1. Cette dignité est bien portée au Proche-Orient mais ne porte pas toujours chance. En France où le titre était historiquement bien porté depuis 1185 (Albéric Clément) jusqu’à Marie Pierre Koenig (mort en 1970), c’est passé de mode par la faute d’un seul.

Si l'avantage sur le terrain peut être donné au Général Haftar, au détriment des autres parties, quels seraient les risques de voir le Général Haftar prendre toujours plus de pouvoir dans la Libye actuelle, notamment du point de vue européen ?

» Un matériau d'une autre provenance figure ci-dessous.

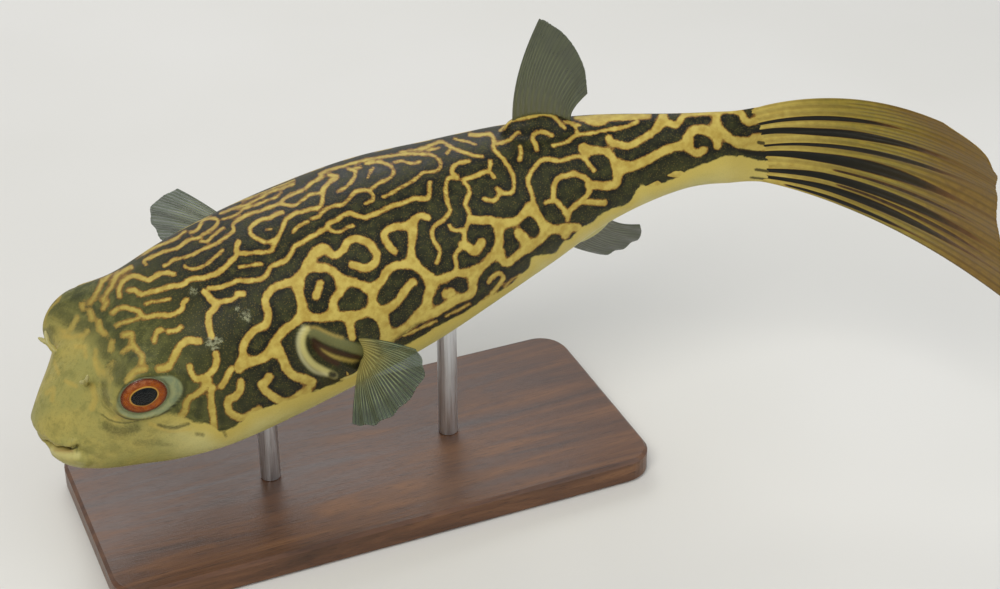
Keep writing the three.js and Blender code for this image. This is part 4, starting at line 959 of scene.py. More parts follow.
def labyrinth(target, known, shares):
    """Grows waves from noise to meet the known target. shares gives each band's weight over the plane."""
    rng = np.random.default_rng(LABYRINTH_SEED)
    field = rng.standard_normal((PLANE, PLANE))
    for _ in range(LABYRINTH_STEPS):
        spectrum = np.fft.fft2(field)
        waves = np.zeros((PLANE, PLANE))
        for keep, share in shares:
            part = np.fft.ifft2(spectrum * keep).real
            waves += share * part / (part.std() + 1e-9)
        field = np.tanh(LABYRINTH_GAIN * waves + LABYRINTH_BIAS)
        field = mix(field, target, known)
    return field


def grow_markings(drawn, known):
    """Signed mm from the edge of a light line at every skin vertex, for the parts that known leaves open."""
    station = to_plane(PLAIN[..., 0])
    girth = np.interp(station[:, PLANE // 2], PLAIN[:, 0, 0], np.ptp(ROUND, axis=1))[:, None]
    height = np.abs(ACROSS_PLANE)[None, :] / (girth / 2)
    back = within(*BACK_SPAN, height)
    stalk = smooth(*STALK_SPAN, station)
    low = smooth(*LOW_SPAN, height) * (1 - stalk)
    weights = (back * (1 - stalk), (1 - back) * (1 - low) * (1 - stalk), low * (1 - back), stalk)
    shares = [(band(*wave), weight) for wave, weight in zip(WAVES, weights)]
    length = sum(wavelength * weight for (wavelength, _), weight in zip(WAVES, weights))
    edge, softness = KNOWN_TONE
    target = np.tanh((to_plane(drawn) - edge) / softness)
    field = labyrinth(target, to_plane(known), shares)
    phase = np.arccos(-np.clip(field / LABYRINTH_PEAK, -1, 1))
    return from_plane(phase * length / (2 * math.pi) - mix(*LINE_WIDTHS, smooth(*WIDTH_SPAN, height)) / 2)


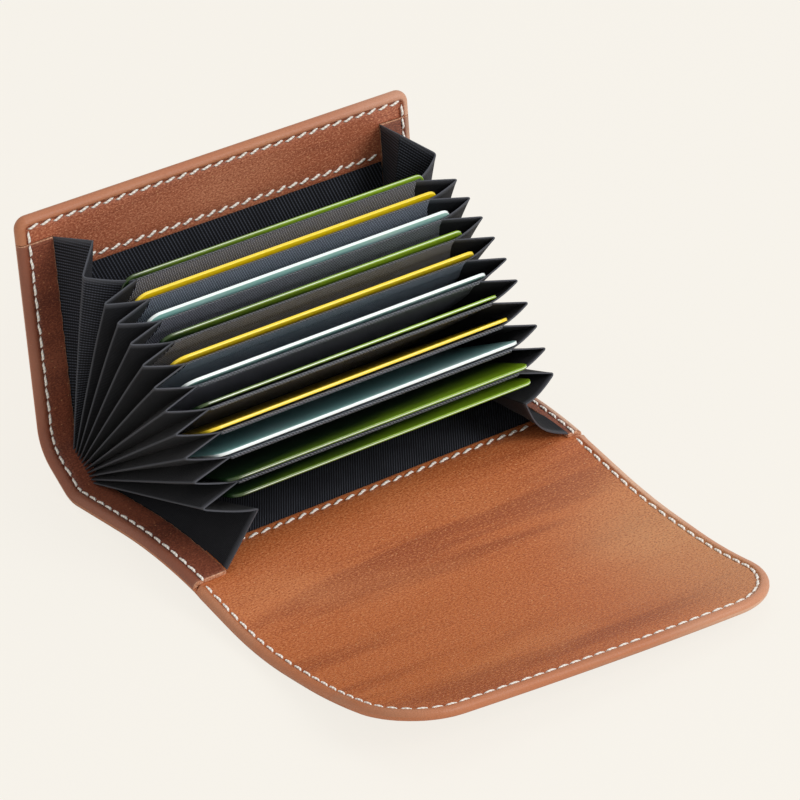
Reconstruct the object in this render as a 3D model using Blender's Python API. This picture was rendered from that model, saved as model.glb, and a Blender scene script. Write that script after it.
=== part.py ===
"""An accordion card holder of leather and fabric with a magnetic flap, lying open on a table.

The frame is in metres. X runs along the spine, the flap points to -Y, and Z is up from the table.
Most pieces are plates that follow a path in the YZ plane and are as wide along X as they need to be.
"""

import math

import bmesh
import bpy
import numpy as np
from mathutils import Vector

# The panels
PANEL_WIDTH = 0.1116
BACK_LENGTH = 0.0607
BACK_CORNER = 0.0045
BAND_HEIGHT = 0.0165
FRONT_RISE = 0.022
FRONT_ARCH = 0.036
FRONT_SLOPE = 0.001
BRIDGE_SLOPE = 0.0115
BRIDGE_CURVE = 0.020
BRIDGE_FLAT = 0.002
FLAP_FLAT = 0.006
FLAP_CURVE = 0.0185
FLAP_TIP = 0.018
FLAP_CORNER = 0.020

# The layers, from the outer face inwards
OUTER_LEATHER = 0.0011
INNER_LEATHER = 0.0008
LINING = 0.0004
STRIP = 0.0009
SEAT_GAP = 0.0003

# The strips and the front seam
STRIP_WIDTH = 0.009
STRIP_FRONT_LENGTH = 0.0535
STRIP_BACK_LENGTH = 0.054
FRONT_LINING_LENGTH = 0.044

# The accordion
POCKETS = 11
CARD_WIDTH = 0.0856
CARD_HEIGHT = 0.05398
CARD_THICKNESS = 0.00076
CARD_CORNER = 0.00318
CARD_CLEARANCE = 0.0001
LOW_CARDS = 7
LOW_CARD_FOOT = 0.0005
HIGH_CARD_FOOT = 0.0018
CARD_SIDE_CLEARANCE = 0.0008
DIVIDER = 0.0003
DIVIDER_HEIGHT = 0.0525
DIVIDER_CORNER = 0.001
FLOOR_GAP = 0.0003
GUSSET = 0.0003
GUSSET_START = 0.006
FREE_FOLD_HEIGHT = 0.056
FRONT_FOLD_HALF = 0.0415
GUSSET_GAP = 0.0007
PLEAT_DEPTH = 0.0067

# The magnets
MAGNET_RADIUS = 0.006
MAGNET_THICKNESS = 0.001
MAGNET_INSET = 0.0095
MAGNET_CLEARANCE = 0.0001
MAGNET_SIDE_CLEARANCE = 0.0003
BACK_MAGNET_HEIGHT = 0.0388

# Directions in the YZ plane, in degrees from +Y towards +Z, with the holder open
FRONT_DIRECTION = 171.5
SPINE_DIRECTION = 31.0
BACK_DIRECTION = 83.4
FIRST_DIVIDER = 109.4
LAST_DIVIDER = 155.2
FRONT_CARD_LEAN = 2.3
FREE_FOLD = 13.6
FRONT_FREE_FOLD = 10.0
FLAP_LIFT = 10.0

# Closed, each pocket keeps a small wedge
CLOSED_WEDGE = 0.5
CLOSED_FRONT_WEDGE = 2.5
CLOSED_CREASE = 90.0

ARC_STEP = 4.0
CORNER_STEPS = 5
GUSSET_ROWS = 4
ROUND_SIDES = 32
SHARP_EDGE = 40.0
STEEPEST_DROP = 30.0
HALVINGS = 60

HALF_WIDTH = PANEL_WIDTH / 2
STRIP_INNER = HALF_WIDTH - STRIP_WIDTH
LINING_HALF = STRIP_INNER - SEAT_GAP
SECOND_LAYER = OUTER_LEATHER + SEAT_GAP
THIRD_LAYER = SECOND_LAYER + INNER_LEATHER + SEAT_GAP
LINING_TOP = THIRD_LAYER + LINING
STRIP_TOP = THIRD_LAYER + STRIP
FOOT_PITCH = DIVIDER + CARD_THICKNESS + 2 * CARD_CLEARANCE
VALLEY_HALF = CARD_WIDTH / 2 + CARD_SIDE_CLEARANCE
RIDGE_HALF = VALLEY_HALF + PLEAT_DEPTH
DIVIDER_HALF = VALLEY_HALF - GUSSET_GAP - SEAT_GAP
FOLD_STEP = (LAST_DIVIDER - FIRST_DIVIDER) / (POCKETS - 2)

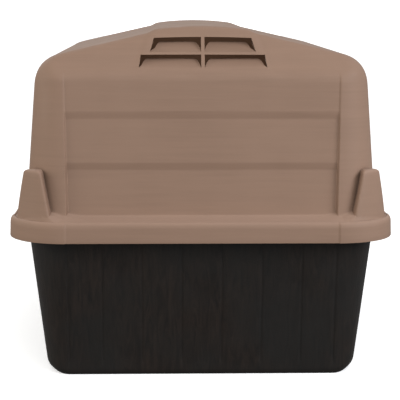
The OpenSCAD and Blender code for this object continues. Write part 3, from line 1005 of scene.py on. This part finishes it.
# ---------------------------------------------------------------- studio, in metres
FLOOR_HALF = 300
BACKDROP_R, BACKDROP_SIDES = 20, 64
BACKDROP_LOW, BACKDROP_HIGH = -1, 25
FLOOR_GLOW, BACKDROP_GLOW = 0.46, 1.0
LAMP_AIM = Vector((0, 0, 0.35))


def studio_look(name, glow):
    look = bpy.data.materials.new(name)
    look.use_nodes = True
    set_sockets(look.node_tree.nodes["Principled BSDF"],
                {"Base Color": (0.92, 0.92, 0.92, 1), "Roughness": 0.9, "Specular IOR Level": 0.1,
                 "Emission Color": (1, 1, 1, 1), "Emission Strength": glow})
    return look


def add_stage(name, verts, faces, glow):
    """A plain surface that the camera sees, but that neither lights the object nor shows in it."""
    mesh = bpy.data.meshes.new(name)
    mesh.from_pydata(verts, [], faces)
    obj = link(bpy.data.objects.new(name, mesh))
    paint(obj, studio_look(name + "_look", glow))
    obj.visible_diffuse = False
    obj.visible_glossy = False
    return obj


def add_floor():
    reach = FLOOR_HALF
    corners = [(-reach, -reach, 0), (reach, -reach, 0), (reach, reach, 0), (-reach, reach, 0)]
    add_stage("floor", corners, [(0, 1, 2, 3)], FLOOR_GLOW)


def add_backdrop():
    """An upright ring round the floor, which casts no shadow."""
    n = BACKDROP_SIDES
    turns = [2 * math.pi * i / n for i in range(n)]
    verts = [(BACKDROP_R * math.cos(t), BACKDROP_R * math.sin(t), z)
             for z in (BACKDROP_LOW, BACKDROP_HIGH) for t in turns]
    faces = [(i, (i + 1) % n, n + (i + 1) % n, n + i) for i in range(n)]
    add_stage("backdrop", verts, faces, BACKDROP_GLOW).visible_shadow = False


def add_sky():
    """Even white light, stronger from above than from below."""
    world = bpy.data.worlds.new("studio")
    bpy.context.scene.world = world
    world.use_nodes = True
    nodes, links = world.node_tree.nodes, world.node_tree.links
    direction = nodes.new("ShaderNodeTexCoord")
    split = nodes.new("ShaderNodeSeparateXYZ")
    strength = nodes.new("ShaderNodeMapRange")
    set_sockets(strength, {"From Min": -0.25, "From Max": 0.25, "To Min": 0.27, "To Max": 0.50})
    links.new(direction.outputs["Generated"], split.inputs["Vector"])
    links.new(split.outputs["Z"], strength.inputs["Value"])
    links.new(strength.outputs["Result"], nodes["Background"].inputs["Strength"])
    nodes["Background"].inputs["Color"].default_value = (1.0, 1.0, 1.0, 1)


def add_lamp(name, kind, place, power, **settings):
    light = bpy.data.lights.new(name, kind)
    light.energy = power
    for key, value in settings.items():
        setattr(light, key, value)
    lamp = link(bpy.data.objects.new(name, light))
    lamp.location = place
    lamp.rotation_euler = (LAMP_AIM - Vector(place)).to_track_quat("-Z", "Y").to_euler()


add_floor()
add_backdrop()
add_sky()
add_lamp("key", "SUN", (-0.45, 3.4, 2.55), 0.95, angle=math.radians(50))
add_lamp("right", "AREA", (-2.0, 1.6, 1.4), 37, shape="SQUARE", size=1.2, color=(0.97, 1.0, 1.07))
add_lamp("left", "AREA", (2.6, 0.8, 1.0), 27, shape="SQUARE", size=1.6, color=(1.0, 0.95, 0.86))
add_lamp("back", "SUN", (0.9, -3.0, 2.6), 0.5, angle=math.radians(60))
add_lamp("inside", "POINT", (0.0, -0.05, 0.40), 0.7, shadow_soft_size=0.15, color=(1.0, 0.86, 0.72))
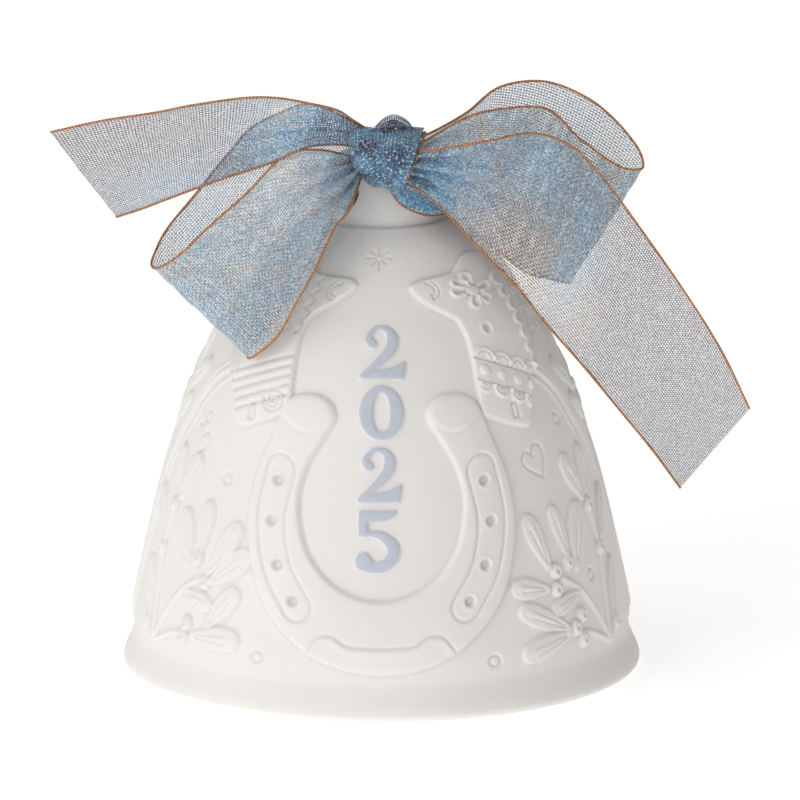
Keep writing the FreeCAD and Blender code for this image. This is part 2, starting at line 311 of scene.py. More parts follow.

Le maréchal Haftar a toutes les cartes militaires en main car le pouvoir est éclaté entre les milices de Tripoli, de Misrata au nord-ouest du pays, les Touaregs et les Toubous au sud, les Amazighs à la frontière tunisienne et tous les groupes qui dépendent soit d’Al-Qaida au Maghreb Islamique soit de Daech.

Et c’est sans compter que cette énumération est simpliste car la Libye unifiée n’existe plus, chaque portion de terrain étant dirigée par le chef de guerre local qui s’allie avec l’un ou avec l’autre selon l’évolution de la situation.

Le maréchal Haftar est le seul a avoir sous ses ordres des troupes conséquentes avec infanterie, aviation et une (petite) marine. Pourquoi ? Parce qu’il les paye, particulièrement les mercenaires. L’argent provient de multiples sources la première étant les financements extérieurs (voir ses riches alliés), la deuxième le pétrole et la troisième d’origine indéfinie mais relativement douteuse. Il ne faut pas oublier que la Libye est devenue le hub de tous les trafics, particulièrement ceux de l’héroïne en provenance d’Orient et la cocaïne venant d’Amérique latine. Quant aux êtres humains…

Pour l’Europe, il est l’homme du moindre mal qui pourra monnayer l’arrêt de l’immigration sauvage. Pour le moment, l’Italie a obtenu l’autorisation de porter assistance aux gardes côtes libyens pour contrôler les eaux territoriales, ce que la mission Sophia mise en place par l’UE n’était pas parvenu à faire. Cela dit, le problème est complexe et Rome s’expose à des déconvenues.

Malgré les risques existants, quelles sont les alternatives possibles ?

Le président Fayez el-Sarraj a été considéré comme une solution alternative par la communauté internationale suite aux accords de Skhirat signés en décembre 2015 mais il n’a pas de troupes à disposition en dehors des milices de Misrata qui lui sont moyennement fidèles.

Il n’est toujours pas officiellement reconnu par la chambre des représentants de Tobrouk. D’intenses tractations vont se poursuivre pour trouver une solution.

L’Union européenne souhaite avoir un seul interlocuteur mais, comme je le disais précédemment, la Libye est morte en tant qu’Etat. Il ne reste donc que l’homme fort, le maréchal. Mais encore faudrait-il que ses troupes poussent le long de la côte pour conquérir Misrata puis Tripoli. On peut toujours rêver.